Hi! I was hoping to get some help with the issue below. We use the following commands in order to obtain the representative sequences (without gaps) for each OTU, and their taxonomy.
get.oturep →
degap.seqs →
classify.seqs
We then use the output files to manually curate the most important OTUs (actually take the sequence and BLAST it, and then compare it to assigned taxonomy).
This works fine in mothur v. 1.39.5. However, in mothur 1.48.0, both degap.seqs and classify.seqs produce outputs that are not in the original order of the OTUs anymore. So the …rep.fasta file contains the representative sequences in the right order (for OTU1, OTU2, OTU3, …), but this order is lost after degapping and/or classifying the sequences. This seems to happen for both commands independently:
get.oturep →
degap.seqs → resulting …rep.ng.fasta file not in the order of OTUs anymore
classify.seqs → resulting …rep.ng.pds.wang.taxonomy file not in the order of OTUs anymore (also not if input is original rep.fasta file, instead of the rep.ng.fasta file)
This is a problem for our manual curation step, where we need to know the OTU each representative sequence belongs to. Would it be possible to please look into this and update the commands so that they retain the original order of OTUs?
An additional request is whether it would be possible for the degap.seqs command to produce an output that retains the OTU numbers? Right now the …rep.ng.fasta gives the sequence names and their sequences only, whereas the original …rep.fasta also contained the OTU numbers. It would be very useful if this information was retained, so that we can more easily merge/link output files.

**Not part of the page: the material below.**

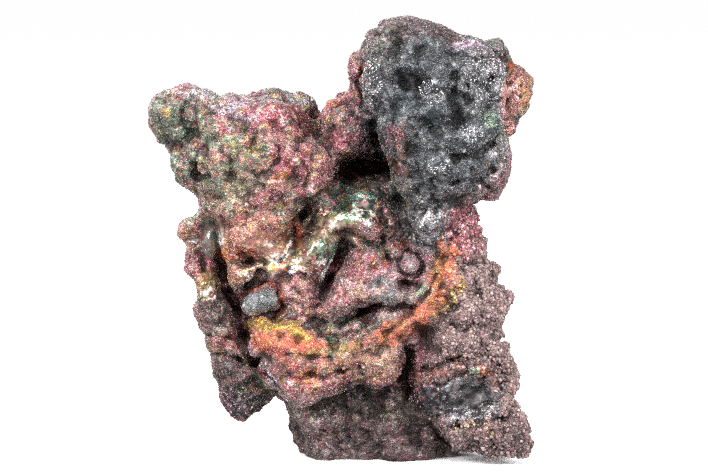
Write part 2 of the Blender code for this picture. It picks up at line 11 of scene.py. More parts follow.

Can you clarify what order they are in when they are changed? Or do you mean the sequence names are changing. If it is purely a matter of the order then we’ll probably need you to handle this on your own. For what it’s worth, you don’t need to degap the sequences prior to classification. classify.seqs will do that for you.
Aside from that…
I would strongly advise against the strategy you are taking. We have a function classify.otu that returns the consensus taxonomy for an OTU. This method is outlined in the MiSeq SOP. Your approach of finding the representative OTU and then classifying that is prone to getting lucky or unlucky based on what sequence is picked relative to the other sequences. You might want to look at Figure 2 from https://journals.asm.org/doi/10.1128/aem.02810-10. Aside from that figure, I don’t think I’ve ever used get.oturep in an analysis of mine.
I wouldn’t put much stock in using blast as a check of the naive Bayesian approach. There are a lot of problems with using blast for classification. Here are a few…
It is a local alignment of your sequence rather than a global alignment. This will make the sequences look more similar to each other than they really are
You are dependent on the taxonomy of the sequences in NCBI, which are generally researcher provided and often incorrect. The RDP, greengenes, and silva taxonomies are curated to fit a taxonomic outline
The taxonomy you’ll derive from blast is typically the top match or perhaps top few matches. These tend to overstate the classification of your sequence (you’ll see species and strain names). The naive Bayesian approach effectively creates a model for each genus and assesses the likelihood that your sequence came from each genus.
Thanks very much for your response. While I was producing a small example to better illustrate the issue I realised what the culprit might be. Both the degap.seqs and classify.seqs commands use multiple processors if not specified otherwise (since mother version 1.40.0), and I think they then return the degapped sequences and taxonomies in the order they are processed, instead of in the order of the input fasta file. After setting processors=1 the issue seems to be resolved.
Regarding your feedback on the strategy we are taking, we do not disagree with any of your points here.
1. We do use classify.otu (with the RDP reference database) to obtain the consensus taxonomy for each OTU. But given that no single reference database is perfect, we think it’s a good idea to then cross-validate the classifications. One way is to run classify.otu with another database, but usually we also manually check some of the most important OTUs (very abundant ones, or those that show statistically significant differences between groups, or those where the consensus is lower than 100) with BLAST.
2. The NCBI database is definitely imperfect, as you say, and we never rely on simply the top few BLAST hits. As a general rule, the hit has to have 100% query coverage and at least 99% identity before we’d take a closer look at it.